Judge Irenas, sitting in the United States District Court for the District of Delaware, appeared to admit that the situation was a challenging one.  Indeed, his “immediate reaction [was] that withdrawing the reference would not promote uniformity because bankruptcy cases are generally handled by bankruptcy judges.”  In considering the implications of leaving the adversary proceeding in the bankruptcy court, however, Judge Irenas recognized that a failure to withdraw the reference could result in a lack of uniformity in administering the bankruptcy case.  If the bankruptcy court were to issue judgments on both types of claims, the district court would be forced to review certain facts de novo (i.e., those that pertained to the non-core claims), while it would apply the more lenient “clearly erroneous” standard to the core claims as to which the bankruptcy court had authority to enter a final judgment.
The challenge, therefore, related to facts that were relevant to both core and non-core (and, presumably, Stern) claims, which could result in the application of different factual findings for the different claims asserted in the same case.  If, for example, a fact was relevant to both core and non-core claims, and the district court found that fact to be “erroneous, though not clearly erroneous,” the district court would be forced to accept that fact as true for the core claim, but reject the very same fact as it pertained to the non-core claim.  Consequently, Judge Irenas withdrew the reference regarding all claims to avoid the potentially strange review that he might otherwise be forced to apply in the event that the bankruptcy court issued a judgment on both core and non-core claims.

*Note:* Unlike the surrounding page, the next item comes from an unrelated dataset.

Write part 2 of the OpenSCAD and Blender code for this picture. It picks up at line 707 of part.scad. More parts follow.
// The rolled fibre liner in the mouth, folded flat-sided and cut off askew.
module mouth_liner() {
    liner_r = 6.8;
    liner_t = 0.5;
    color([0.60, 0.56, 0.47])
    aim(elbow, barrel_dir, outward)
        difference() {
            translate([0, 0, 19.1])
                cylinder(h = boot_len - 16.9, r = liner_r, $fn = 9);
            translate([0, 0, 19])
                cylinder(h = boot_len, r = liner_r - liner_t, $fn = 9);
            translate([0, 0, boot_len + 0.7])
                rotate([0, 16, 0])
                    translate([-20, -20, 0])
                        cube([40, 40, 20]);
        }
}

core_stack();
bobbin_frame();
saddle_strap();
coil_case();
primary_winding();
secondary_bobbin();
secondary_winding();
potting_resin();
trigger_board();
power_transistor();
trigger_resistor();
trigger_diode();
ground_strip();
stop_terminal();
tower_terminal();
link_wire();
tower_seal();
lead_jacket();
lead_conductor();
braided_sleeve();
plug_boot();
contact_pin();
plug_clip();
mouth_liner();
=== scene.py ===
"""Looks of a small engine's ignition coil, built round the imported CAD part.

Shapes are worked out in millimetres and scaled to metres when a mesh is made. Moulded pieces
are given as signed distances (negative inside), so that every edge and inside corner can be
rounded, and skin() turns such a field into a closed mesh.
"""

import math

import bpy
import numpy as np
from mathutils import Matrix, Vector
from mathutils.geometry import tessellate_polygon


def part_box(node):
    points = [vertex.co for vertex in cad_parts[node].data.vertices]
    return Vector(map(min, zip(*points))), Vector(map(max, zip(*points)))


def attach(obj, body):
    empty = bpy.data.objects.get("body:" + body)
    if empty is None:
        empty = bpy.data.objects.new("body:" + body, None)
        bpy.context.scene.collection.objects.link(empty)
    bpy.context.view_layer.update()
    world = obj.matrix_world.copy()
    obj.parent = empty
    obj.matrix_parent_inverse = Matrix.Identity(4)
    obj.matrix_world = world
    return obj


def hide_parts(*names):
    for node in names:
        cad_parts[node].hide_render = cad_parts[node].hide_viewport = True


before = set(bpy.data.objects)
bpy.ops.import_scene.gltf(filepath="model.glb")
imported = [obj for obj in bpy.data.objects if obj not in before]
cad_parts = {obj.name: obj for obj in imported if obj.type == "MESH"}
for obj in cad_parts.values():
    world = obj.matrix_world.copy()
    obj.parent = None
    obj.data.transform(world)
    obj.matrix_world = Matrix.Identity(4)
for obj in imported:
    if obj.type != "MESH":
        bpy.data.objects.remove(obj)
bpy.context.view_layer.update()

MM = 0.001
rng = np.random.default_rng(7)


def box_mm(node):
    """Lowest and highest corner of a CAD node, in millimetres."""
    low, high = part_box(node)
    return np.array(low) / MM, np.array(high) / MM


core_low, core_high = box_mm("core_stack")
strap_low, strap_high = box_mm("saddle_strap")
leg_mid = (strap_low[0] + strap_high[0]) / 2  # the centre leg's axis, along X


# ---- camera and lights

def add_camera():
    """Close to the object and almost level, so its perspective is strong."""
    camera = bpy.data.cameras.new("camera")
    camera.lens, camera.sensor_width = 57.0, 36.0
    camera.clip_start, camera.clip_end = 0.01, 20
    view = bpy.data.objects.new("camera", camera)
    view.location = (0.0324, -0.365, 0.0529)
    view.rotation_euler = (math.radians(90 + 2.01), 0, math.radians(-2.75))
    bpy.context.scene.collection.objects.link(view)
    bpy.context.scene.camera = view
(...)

It was not until fairly recently that Judge Irenas’s decision was reexamined and considered at any length. (This is not to say that others have not raised similar concerns – Appleseed’s, however, remains largely un-cited.)  In SNMP Research, Inc. v. Nortel Networks, Inc. (In re Nortel Networks, Inc.), SNMP filed suit in Nortel’s bankruptcy case against Nortel and a number of third party nondebtor defendants, alleging that Nortel had engaged in the unauthorized postpetition use, distribution, license, and sale of SNMP’s intellectual property.  SNMP subsequently moved the Delaware district court to withdraw the reference.  After concluding that withdrawal of the reference was not mandatory, Judge Stark considered whether permissive withdrawal was warranted, in light of SNMP’s demand for a jury trial (in particular, against the nondebtors) and in light of the mixed core and non-core claims.

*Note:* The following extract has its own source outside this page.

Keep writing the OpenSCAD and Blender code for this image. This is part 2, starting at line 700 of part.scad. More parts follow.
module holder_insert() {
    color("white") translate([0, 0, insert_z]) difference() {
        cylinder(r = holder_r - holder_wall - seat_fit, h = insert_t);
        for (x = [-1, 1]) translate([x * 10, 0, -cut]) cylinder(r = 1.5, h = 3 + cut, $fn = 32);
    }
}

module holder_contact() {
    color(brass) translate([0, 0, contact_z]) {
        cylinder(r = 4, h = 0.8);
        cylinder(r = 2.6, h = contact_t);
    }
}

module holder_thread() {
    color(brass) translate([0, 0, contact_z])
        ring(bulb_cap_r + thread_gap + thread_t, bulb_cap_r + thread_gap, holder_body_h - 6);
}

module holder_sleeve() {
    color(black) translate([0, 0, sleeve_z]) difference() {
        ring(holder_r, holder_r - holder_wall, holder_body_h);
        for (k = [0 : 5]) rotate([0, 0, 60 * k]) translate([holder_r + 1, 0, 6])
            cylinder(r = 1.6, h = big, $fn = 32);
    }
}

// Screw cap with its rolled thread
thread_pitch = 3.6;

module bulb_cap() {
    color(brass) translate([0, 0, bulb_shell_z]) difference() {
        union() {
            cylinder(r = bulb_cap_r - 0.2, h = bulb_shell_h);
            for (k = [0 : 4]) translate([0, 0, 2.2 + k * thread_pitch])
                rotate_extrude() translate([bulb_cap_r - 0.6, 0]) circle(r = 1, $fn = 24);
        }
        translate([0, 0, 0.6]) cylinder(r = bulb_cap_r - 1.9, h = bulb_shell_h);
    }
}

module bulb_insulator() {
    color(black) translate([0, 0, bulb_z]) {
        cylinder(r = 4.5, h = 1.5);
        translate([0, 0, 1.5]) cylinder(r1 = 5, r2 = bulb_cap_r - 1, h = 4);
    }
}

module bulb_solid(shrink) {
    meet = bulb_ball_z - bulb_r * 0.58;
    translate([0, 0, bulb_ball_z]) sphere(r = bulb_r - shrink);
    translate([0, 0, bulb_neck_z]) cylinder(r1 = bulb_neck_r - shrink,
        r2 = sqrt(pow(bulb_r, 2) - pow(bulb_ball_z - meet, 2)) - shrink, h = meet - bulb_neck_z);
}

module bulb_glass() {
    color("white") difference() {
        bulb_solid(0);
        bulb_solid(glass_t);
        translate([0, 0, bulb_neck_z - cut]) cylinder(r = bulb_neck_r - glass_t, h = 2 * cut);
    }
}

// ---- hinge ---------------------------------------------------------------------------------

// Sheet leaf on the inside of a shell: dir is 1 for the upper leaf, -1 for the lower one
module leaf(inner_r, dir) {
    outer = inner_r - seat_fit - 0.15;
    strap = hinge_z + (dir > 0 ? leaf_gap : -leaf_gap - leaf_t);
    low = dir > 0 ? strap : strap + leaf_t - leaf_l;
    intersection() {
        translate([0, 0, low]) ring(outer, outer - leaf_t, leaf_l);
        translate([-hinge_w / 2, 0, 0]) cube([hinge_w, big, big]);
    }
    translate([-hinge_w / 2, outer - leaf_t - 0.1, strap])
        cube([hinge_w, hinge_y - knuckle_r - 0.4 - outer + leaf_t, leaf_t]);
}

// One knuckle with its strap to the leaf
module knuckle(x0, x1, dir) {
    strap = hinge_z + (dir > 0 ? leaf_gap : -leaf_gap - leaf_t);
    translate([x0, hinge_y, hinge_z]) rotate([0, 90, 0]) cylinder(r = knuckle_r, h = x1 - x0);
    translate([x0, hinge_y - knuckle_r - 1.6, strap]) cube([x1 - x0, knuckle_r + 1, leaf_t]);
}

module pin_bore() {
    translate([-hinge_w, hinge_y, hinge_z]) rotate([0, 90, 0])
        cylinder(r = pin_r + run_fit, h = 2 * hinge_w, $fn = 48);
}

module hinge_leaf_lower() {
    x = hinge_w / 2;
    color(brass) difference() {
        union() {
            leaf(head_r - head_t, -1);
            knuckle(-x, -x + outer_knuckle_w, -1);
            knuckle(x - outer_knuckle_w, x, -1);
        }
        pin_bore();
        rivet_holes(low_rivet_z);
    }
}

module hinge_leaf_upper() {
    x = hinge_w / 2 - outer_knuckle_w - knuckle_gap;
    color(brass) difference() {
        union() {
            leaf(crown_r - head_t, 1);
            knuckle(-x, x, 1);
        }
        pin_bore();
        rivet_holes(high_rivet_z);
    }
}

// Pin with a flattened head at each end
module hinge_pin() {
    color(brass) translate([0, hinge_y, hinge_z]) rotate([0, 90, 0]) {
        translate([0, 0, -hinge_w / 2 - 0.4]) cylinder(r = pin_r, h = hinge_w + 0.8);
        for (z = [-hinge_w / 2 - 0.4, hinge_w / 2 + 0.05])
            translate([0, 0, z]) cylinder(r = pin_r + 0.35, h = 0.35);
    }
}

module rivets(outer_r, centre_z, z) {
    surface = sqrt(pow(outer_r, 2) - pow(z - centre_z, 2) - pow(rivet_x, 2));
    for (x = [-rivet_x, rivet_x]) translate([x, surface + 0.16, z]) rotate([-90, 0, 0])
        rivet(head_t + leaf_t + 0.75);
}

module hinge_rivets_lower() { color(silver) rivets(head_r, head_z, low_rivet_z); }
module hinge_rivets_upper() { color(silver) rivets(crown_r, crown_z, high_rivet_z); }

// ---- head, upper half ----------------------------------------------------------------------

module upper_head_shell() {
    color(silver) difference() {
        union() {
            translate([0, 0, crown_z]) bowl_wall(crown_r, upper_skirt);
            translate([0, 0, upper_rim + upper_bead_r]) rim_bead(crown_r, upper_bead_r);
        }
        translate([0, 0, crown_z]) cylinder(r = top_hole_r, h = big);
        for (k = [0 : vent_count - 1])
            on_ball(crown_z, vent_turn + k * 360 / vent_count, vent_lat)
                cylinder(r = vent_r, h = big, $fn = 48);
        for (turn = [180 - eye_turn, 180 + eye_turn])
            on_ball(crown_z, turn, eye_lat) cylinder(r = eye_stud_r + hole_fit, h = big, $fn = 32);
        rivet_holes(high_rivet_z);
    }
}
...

Specifically, Judge Stark recognized that the bankruptcy court had already concluded that SNMP’s claims against the debtors were core, while its claims against Avaya (a nondebtor defendant) were non-core.  Addressing SNMP’s argument that immediate withdrawal would be more efficient for the courts, Judge Stark noted that Judge Irenas’s concern in Appleseed’s “is only pertinent if the core and non-core claims rely on the same issues of fact.”  In SNMP’s action, however, SNMP could only identify one common factual issue among the core and non-core claims – namely, whether the debtors had transferred software to Avaya that contained SNMP’s protected intellectual property.  Judge Stark concluded that even though the “inconsistency described in In re Appleseed’s” could conceivably arise in this case, SNMP’s concern was overstated, speculative, and affected only a small subset of the relevant facts in the case.
It was clear that the reference would have to be withdrawn at some point prior to the jury trial that SNMP had demanded.  Judge Stark, however, declined to withdraw the reference at this early stage in the litigation, deferring withdrawal of the reference until the case was ready for trial (if the matter ever came to that point) because judicial efficiency would be promoted by allowing the case to remain with the bankruptcy court for pretrial matters.  Interestingly, Judge Stark specifically noted that his decision was a “close call”:

The Court recognizes that this resolution is not without its drawbacks. Procedurally, the Bankruptcy Court will be able to enter final judgment on SNMP’s claims against the Debtors, but only issue proposed findings of fact and conclusions of law on its claims against Avaya. See 28 U.S.C. § 157(c). Though such a scenario is not ideal, the Court notes that the complex framework of bankruptcy jurisdiction and the accompanying constitutional limitations make this difficult to avoid in some cases.

Judge Stark’s mild ambivalence regarding withdrawal of the reference points to the difficulty that Judge Irenas and others have identified regarding the ultimate disposition of “mixed” core, non-core, and Stern matters.  As we’ve noted before, there has been no shortage of debate on the issue, and there are any number of solutions.  But even in the wake of Arkison and Wellness, the central question in Appleseed’s remains unsolved – what is the proper disposition of appeals that require mixed standards of review?  Should those challenges at the appellate level guide ex ante decisions in the bankruptcy courts and the corresponding district courts that are asked to withdraw the reference?  What perspectives would truly create the most fair and efficient regime for judicial administration?  Although we may not have the answer, we continue to “nerd out” on these questions, which never cease to fascinate us.  Perhaps that’s the beauty of our common law system; any number of potential outcomes and decisions can be rendered.  And, more importantly, many more important questions remain to be asked.
We continue to appreciate Judge Irenas’s insightful contributions to the discussion, among his many other contributions to the bench and to the bar.  May his memory be for a blessing.